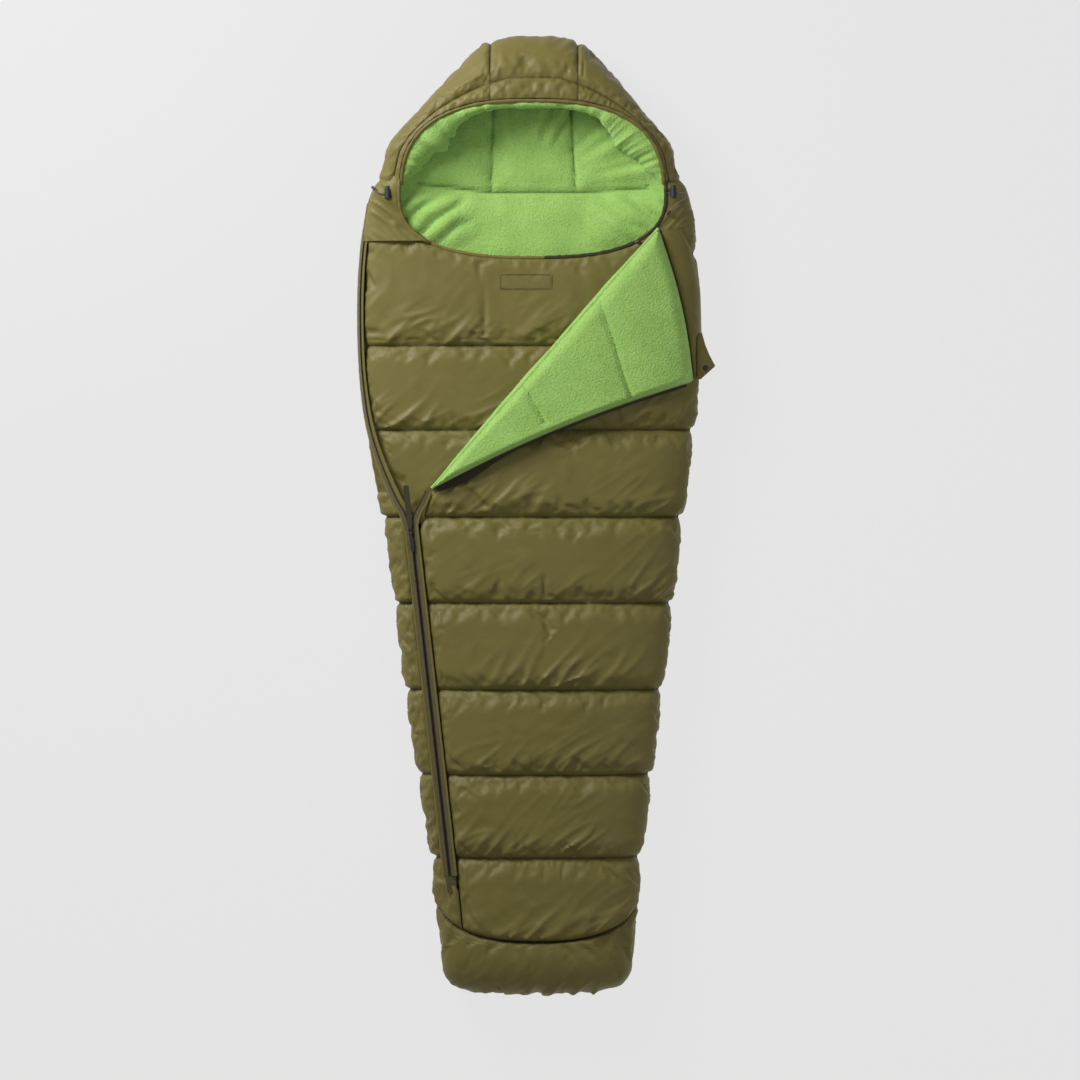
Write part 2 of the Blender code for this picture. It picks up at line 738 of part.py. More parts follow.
def flap_grid(depth):
    """Grid of the folded corner. Depth 0 is its shell, which faces down."""
    off_fold = flap_outward(FOLD_LOW, FOLD_HIGH) * FOLD_GAP
    low, high = FOLD_LOW + off_fold, FOLD_HIGH + off_fold
    outward = flap_outward(FOLD_LOW, FLAP_CORNER)
    grid = []
    for step in (0.0, 0.05, 0.16, 0.32, 0.50, 0.68, 0.84, 0.93):
        start = low.lerp(FLAP_CORNER, step) + outward * flap_sag(step)
        end = high.lerp(FLAP_CORNER, step)
        end += Vector((0.012 * math.sin(step * math.pi), 0.0, 0.0))
        row = []
        for share in spread(0.0, 1.0, 8):
            place = start.lerp(end, share)
            edge = min(share, 1 - share, 0.10) / 0.10
            taper = 0.65 + 0.35 * math.sin(edge * math.pi / 2)
            place.z = upper_z(place.x, place.y) + FLAP_CLEARANCE + depth * taper
            row.append(place)
        grid.append(row)
    return grid


def flap_right_edge(share):
    """A point on the flap's right edge."""
    place = (FOLD_HIGH + flap_outward(FOLD_LOW, FOLD_HIGH) * FOLD_GAP).lerp(FLAP_CORNER, share)
    return place + Vector((0.012 * math.sin(share * math.pi), 0.0, 0.0))


def from_pivot(grid):
    """Points of the flap, measured from its pivot."""
    return [[place - FLAP_PIVOT for place in row] for row in grid]


def make_flap(pivot):
    """The folded corner with its layers, neck hem, zip tape and coil."""
    spans = {
        "flap_shell": ("shell", (0.0, SHELL)),
        "flap_fill": ("fill", (SHELL + LAYER_GAP, FLAP_LOFT - LINING - LINING_GAP)),
        "flap_lining": ("fleece", (FLAP_LOFT - LINING, FLAP_LOFT)),
    }
    for name, (material, depths) in spans.items():
        bm = grid_solid(from_pivot(flap_grid(depths[1])), from_pivot(flap_grid(depths[0])))
        add_object(name, mesh_from(bm, name), material, pivot)
    make_flap_hem(pivot)
    path = [place - FLAP_PIVOT for place in flap_path()]
    banks = [0.0] * len(path)
    coil = (-COIL_WIDTH - 0.0004, 0.0)
    mesh = strip_mesh("flap_zip_coil", path, banks, *coil, COIL_HEIGHT)
    add_object("flap_zip_coil", mesh, "coil", pivot)
    mesh = strip_mesh("flap_zip_tape", path, banks, 0.0004, TAPE_WIDTH, TAPE_THICKNESS)
    add_object("flap_zip_tape", mesh, "tape", pivot)


def make_flap_hem(pivot):
    """The neck hem along the flap's right edge."""
    low, high = [], []
    for share in spread(0.0, 0.92, 9):
        width = 0.014 + 0.010 * share
        start = flap_right_edge(share) + Vector((0.0015, 0.0, 0.0))
        middle, half = outline(start.y)
        width = min(width, middle + half * 0.965 - start.x)
        row = [start + Vector((width * s, 0.0, 0.0)) for s in (0.0, 0.35, 0.7, 1.0)]
        for place in row:
            place.z = upper_z(place.x, place.y) + 0.004
        low.append(row)
        high.append([place + Vector((0, 0, HEM_THICKNESS)) for place in row])
    bm = grid_solid(from_pivot(high), from_pivot(low))
    add_object("flap_neck_hem", mesh_from(bm, "flap_neck_hem"), "shell", pivot)


def make_tab(flap_pivot):
    """The pointed closure tab at the end of the neck hem, and its snap."""
    pivot = add_empty("tab_pivot", TAB_HINGE - FLAP_PIVOT, None, flap_pivot)
    plan = ((0.0022, -0.026), (0.033, -0.0265), (0.0455, 0.0), (0.027, 0.019), (0.0022, 0.023))
    add_object("closure_tab", extruded("closure_tab", plan, -0.0010, 0.0012), "shell", pivot)
    bm = bmesh.new()
    bmesh.ops.create_cone(bm, cap_ends=True, segments=20, radius1=0.0065, radius2=0.0052,
                          depth=0.0024)
    bmesh.ops.translate(bm, verts=bm.verts, vec=(0.021, -0.002, 0.0028))
    add_object("tab_snap", mesh_from(bm, "tab_snap"), "plastic", pivot)


# ---- Slider and pullers ----------------------------------------------------------------------


def box(bm, low, high):
    """Add a box between two corners."""
    made = bmesh.ops.create_cube(bm, size=1.0)["verts"]
    size = [h - l for l, h in zip(low, high)]
    middle = [(h + l) / 2 for l, h in zip(low, high)]
    bmesh.ops.scale(bm, verts=made, vec=size)
    bmesh.ops.translate(bm, verts=made, vec=middle)


def extruded(name, outline_points, low, high):
    """A mesh with a flat outline, between two heights."""
    bm = bmesh.new()
    face = bm.faces.new([bm.verts.new((x, y, low)) for x, y in outline_points])
    grown = bmesh.ops.extrude_face_region(bm, geom=[face])
    lifted = [v for v in grown["geom"] if isinstance(v, bmesh.types.BMVert)]
    bmesh.ops.translate(bm, verts=lifted, vec=(0, 0, high - low))
    bmesh.ops.recalc_face_normals(bm, faces=bm.faces)
    return mesh_from(bm, name)


def slider_plate(half_foot, half_head):
    """Outline of a slider plate, wider at its head end."""
    return [(-half_foot, -0.012), (half_foot, -0.012), (half_head, 0.004), (half_head - 0.001, 0.010),
            (0.003, 0.012), (-0.003, 0.012), (-half_head + 0.001, 0.010), (-half_head, 0.004)]


def union_into(target, tool_mesh):
    """Join a mesh to an object with a Boolean, and hide the tool."""
    tool = bpy.data.objects.new(target.name + "_tool", tool_mesh)
    bpy.context.scene.collection.objects.link(tool)
    tool.parent = target.parent
    tool.hide_render = True
    tool.display_type = "WIRE"
    modifier = target.modifiers.new("join", "BOOLEAN")
    modifier.operation = "UNION"
    modifier.object = tool


def box_mesh(name, low, high):
    """A box as a mesh."""
    bm = bmesh.new()
    box(bm, low, high)
    return mesh_from(bm, name)


def make_slider(pivot):
    """The slider body: two plates, the post between the coils, side flanges and two bails."""
    plate = slider_plate(0.0052, 0.0068)
    body = add_object("slider_body", extruded("slider_body", plate, 0.0017, 0.0029), "metal", pivot)
    union_into(body, extruded("slider_low", plate, -0.0029, -0.0017))
    union_into(body, box_mesh("slider_post", (-0.0006, 0.0050, -0.0023), (0.0006, 0.0110, 0.0023)))
    for side in (-1, 1):
        for low, high in ((0.0008, 0.0022), (-0.0022, -0.0008)):
            x = sorted((side * 0.0040, side * 0.0051))
            flange = box_mesh("slider_flange", (x[0], -0.0115, low), (x[1], 0.0020, high))
            union_into(body, flange)
    for bar in (OUTER_BAR, LONG_BAR):
        near, far = bar.y - BAR_HALF, bar.y + BAR_HALF
        low, high = bar.z - BAR_HALF, bar.z + BAR_HALF
        union_into(body, box_mesh("bail_left", (-0.0047, near, 0.0024), (-0.0036, far, high)))
        union_into(body, box_mesh("bail_right", (0.0036, near, 0.0024), (0.0047, far, high)))
        union_into(body, box_mesh("bail_bar", (-0.0042, near, low), (0.0042, far, high)))


def round_bar(name, radius, half_length):
    """A round bar along X."""
    bm = bmesh.new()
    turn = Matrix.Rotation(math.pi / 2, 4, "Y")
    bmesh.ops.create_cone(bm, cap_ends=True, segments=16, radius1=radius, radius2=radius,
                          depth=2 * half_length, matrix=turn)
    return mesh_from(bm, name)


def make_puller(name, length, width, direction, material, pivot):
    """A flat pull lying along Y, with an eye round the bail's bar."""
    right = [(EYE_HALF_WIDTH, 0.0014), (EYE_HALF_WIDTH, 0.006), (width / 2, 0.011),
             (width / 2, length - 0.004), (width / 2 - 0.003, length)]
    points = right + [(-x, y) for x, y in reversed(right)]
    half = PULLER_THICKNESS / 2
    mesh = extruded(name, [(x, y * direction) for x, y in points], -half, half)
    puller = add_object(name, mesh, material, pivot)
    union_into(puller, round_bar("eye", EYE_RADIUS, EYE_HALF_WIDTH))
    cut_with(puller, round_bar("eye_bore", EYE_BORE, 2 * EYE_HALF_WIDTH))


def make_pullers(slider_pivot):
    """The moulded outer puller, towards the foot, and the long fabric one, towards the head."""
    outer = add_empty("outer_puller_pivot", OUTER_BAR, None, slider_pivot)
    make_puller("outer_puller", 0.042, 0.009, -1, "plastic", outer)
    inner = add_empty("long_puller_pivot", LONG_BAR, None, slider_pivot)
    make_puller("long_puller", 0.098, 0.013, 1, "tape", inner)


# ---- Cord locks --------------------------------------------------------------------------------
def cylinder(name, radius, low, high, segments=24):
    """A round bar along Y."""
    bm = bmesh.new()
    turn = Matrix.Rotation(math.pi / 2, 4, "X")
    bmesh.ops.create_cone(bm, cap_ends=True, segments=segments, radius1=radius, radius2=radius,
                          depth=high - low, matrix=turn)
    bmesh.ops.translate(bm, verts=bm.verts, vec=(0, (low + high) / 2, 0))
    return mesh_from(bm, name)


def cut_with(target, mesh):
    """Cut a mesh out of an object with a Boolean."""
    cutter = bpy.data.objects.new(target.name + "_cutter", mesh)
    bpy.context.scene.collection.objects.link(cutter)
    cutter.parent = target.parent
    cutter.hide_render = True
    cutter.display_type = "WIRE"
    modifier = target.modifiers.new("cut", "BOOLEAN")
    modifier.operation = "DIFFERENCE"
    modifier.object = cutter


def make_cord_lock(side, place):
    """A barrel with a sprung button. The cord runs through both, along X."""
    pivot = add_empty(side + "_lock_pivot", place)
    half = LOCK_LENGTH / 2
    body = add_object(side + "_lock_body", cylinder("lock_body", LOCK_RADIUS, -half, half),
                      "plastic", pivot)
    cut_with(body, cylinder("lock_bore", LOCK_BORE, -half + 0.002, half + 0.01))
    cut_with(body, box_mesh("cord_hole", (-0.02, -0.0024, -0.0024), (0.02, 0.0024, 0.0024)))
    low = -half + 0.0075
    button = add_object(side + "_lock_button",
                        cylinder("lock_button", LOCK_BORE - 0.0004, low, half + 0.006),
                        "plastic", pivot)
    window = box_mesh("window", (-0.02, -0.0024, -0.0024), (0.02, 0.0024 + BUTTON_TRAVEL, 0.0024))
    cut_with(button, window)
    path = []
    turns, start, end = 2.5, -half + 0.0030, low - 0.0010
    for step in range(int(turns * 10) + 1):
        angle = step / 10 * 2 * math.pi
        y = start + (end - start) * step / (turns * 10)
        path.append(Vector((0.0036 * math.cos(angle), y, 0.0036 * math.sin(angle))))
    add_tube(side + "_lock_spring", path, 0.0004, "metal", pivot, 1)


def make_drawcord(side, points):
    """The free tail of the hood's drawcord, and the moulded end on it."""
    path = curve_through(points, 34)
    add_tube(side + "_cord_tail", path, CORD_RADIUS, "cord")
    ahead = (path[-1] - path[-3]).normalized()
    turn = ahead.to_track_quat("Y", "Z").to_matrix()
    pivot = add_empty(side + "_end_pivot", path[-1] + ahead * 0.0003, turn)
    add_object(side + "_cord_end", cylinder("cord_end", 0.0032, 0.0, 0.010, 16), "plastic", pivot)


# ---- Assembly ------------------------------------------------------------------------------------
def clear_scene():
    """Start from an empty scene."""
    for item in list(bpy.data.objects):
        bpy.data.objects.remove(item, do_unlink=True)


def main():
    """Build every sub-part."""
    clear_scene()
    make_back()
    make_front()
    make_side()
    make_foot()
    make_inner()
    make_hood()
    make_zip()
    flap_pivot = add_empty("flap_pivot", FLAP_PIVOT)
    make_flap(flap_pivot)
    make_tab(flap_pivot)
    heading = math.atan2(ZIP_END.x - SLIDER_AT.x, SLIDER_AT.y - ZIP_END.y)
    turn = Matrix.Rotation(heading, 3, "Z") @ Matrix.Rotation(-ZIP_BANK, 3, "Y")
    slider_pivot = add_empty("slider_pivot", SLIDER_AT, turn)
    make_slider(slider_pivot)
    make_pullers(slider_pivot)
    make_cord_lock("right", RIGHT_LOCK)
    make_cord_lock("left", LEFT_LOCK)
    make_drawcord("right", RIGHT_TAIL)
    make_drawcord("left", LEFT_TAIL)


main()
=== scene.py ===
"""A mummy sleeping bag of quilted olive fabric with a green fleece lining, lying open on its back."""

import math

import bmesh
import bpy
import numpy as np
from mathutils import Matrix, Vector, noise


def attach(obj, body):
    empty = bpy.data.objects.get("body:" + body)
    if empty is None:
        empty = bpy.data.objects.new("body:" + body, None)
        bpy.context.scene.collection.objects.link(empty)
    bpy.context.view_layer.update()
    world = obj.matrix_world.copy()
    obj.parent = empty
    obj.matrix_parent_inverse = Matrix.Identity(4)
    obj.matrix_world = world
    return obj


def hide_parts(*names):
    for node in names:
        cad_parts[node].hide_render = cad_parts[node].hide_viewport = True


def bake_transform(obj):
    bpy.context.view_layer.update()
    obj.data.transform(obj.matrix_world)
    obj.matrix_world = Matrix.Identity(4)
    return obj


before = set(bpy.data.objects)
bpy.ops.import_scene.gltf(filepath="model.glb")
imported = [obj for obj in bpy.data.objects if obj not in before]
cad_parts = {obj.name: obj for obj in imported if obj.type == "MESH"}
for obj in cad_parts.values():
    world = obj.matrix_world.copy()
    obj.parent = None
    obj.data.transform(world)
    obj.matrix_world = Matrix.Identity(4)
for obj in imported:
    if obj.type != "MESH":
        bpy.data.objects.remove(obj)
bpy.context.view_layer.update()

bl_info = {
    "name": "Mummy Sleeping Bag",
    "version": (1, 0, 0),
    "blender": (4, 5, 0),
    "location": "View3D > Sidebar > Sleeping Bag",
    "description": "Builds a quilted mummy sleeping bag with its hood, zip, folded corner and cord locks",
    "category": "Object",
}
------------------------
_Brief_
Write out each line exactly as it appears, from the line with "# ---- Assembly" up to and including the line with "before = set(bpy.data.objects)".

_Answer for this exercise_
# ---- Assembly ------------------------------------------------------------------------------------
def clear_scene():
    """Start from an empty scene."""
    for item in list(bpy.data.objects):
        bpy.data.objects.remove(item, do_unlink=True)


def main():
    """Build every sub-part."""
    clear_scene()
    make_back()
    make_front()
    make_side()
    make_foot()
    make_inner()
    make_hood()
    make_zip()
    flap_pivot = add_empty("flap_pivot", FLAP_PIVOT)
    make_flap(flap_pivot)
    make_tab(flap_pivot)
    heading = math.atan2(ZIP_END.x - SLIDER_AT.x, SLIDER_AT.y - ZIP_END.y)
    turn = Matrix.Rotation(heading, 3, "Z") @ Matrix.Rotation(-ZIP_BANK, 3, "Y")
    slider_pivot = add_empty("slider_pivot", SLIDER_AT, turn)
    make_slider(slider_pivot)
    make_pullers(slider_pivot)
    make_cord_lock("right", RIGHT_LOCK)
    make_cord_lock("left", LEFT_LOCK)
    make_drawcord("right", RIGHT_TAIL)
    make_drawcord("left", LEFT_TAIL)


main()
=== scene.py ===
"""A mummy sleeping bag of quilted olive fabric with a green fleece lining, lying open on its back."""

import math

import bmesh
import bpy
import numpy as np
from mathutils import Matrix, Vector, noise


def attach(obj, body):
    empty = bpy.data.objects.get("body:" + body)
    if empty is None:
        empty = bpy.data.objects.new("body:" + body, None)
        bpy.context.scene.collection.objects.link(empty)
    bpy.context.view_layer.update()
    world = obj.matrix_world.copy()
    obj.parent = empty
    obj.matrix_parent_inverse = Matrix.Identity(4)
    obj.matrix_world = world
    return obj


def hide_parts(*names):
    for node in names:
        cad_parts[node].hide_render = cad_parts[node].hide_viewport = True


def bake_transform(obj):
    bpy.context.view_layer.update()
    obj.data.transform(obj.matrix_world)
    obj.matrix_world = Matrix.Identity(4)
    return obj


before = set(bpy.data.objects)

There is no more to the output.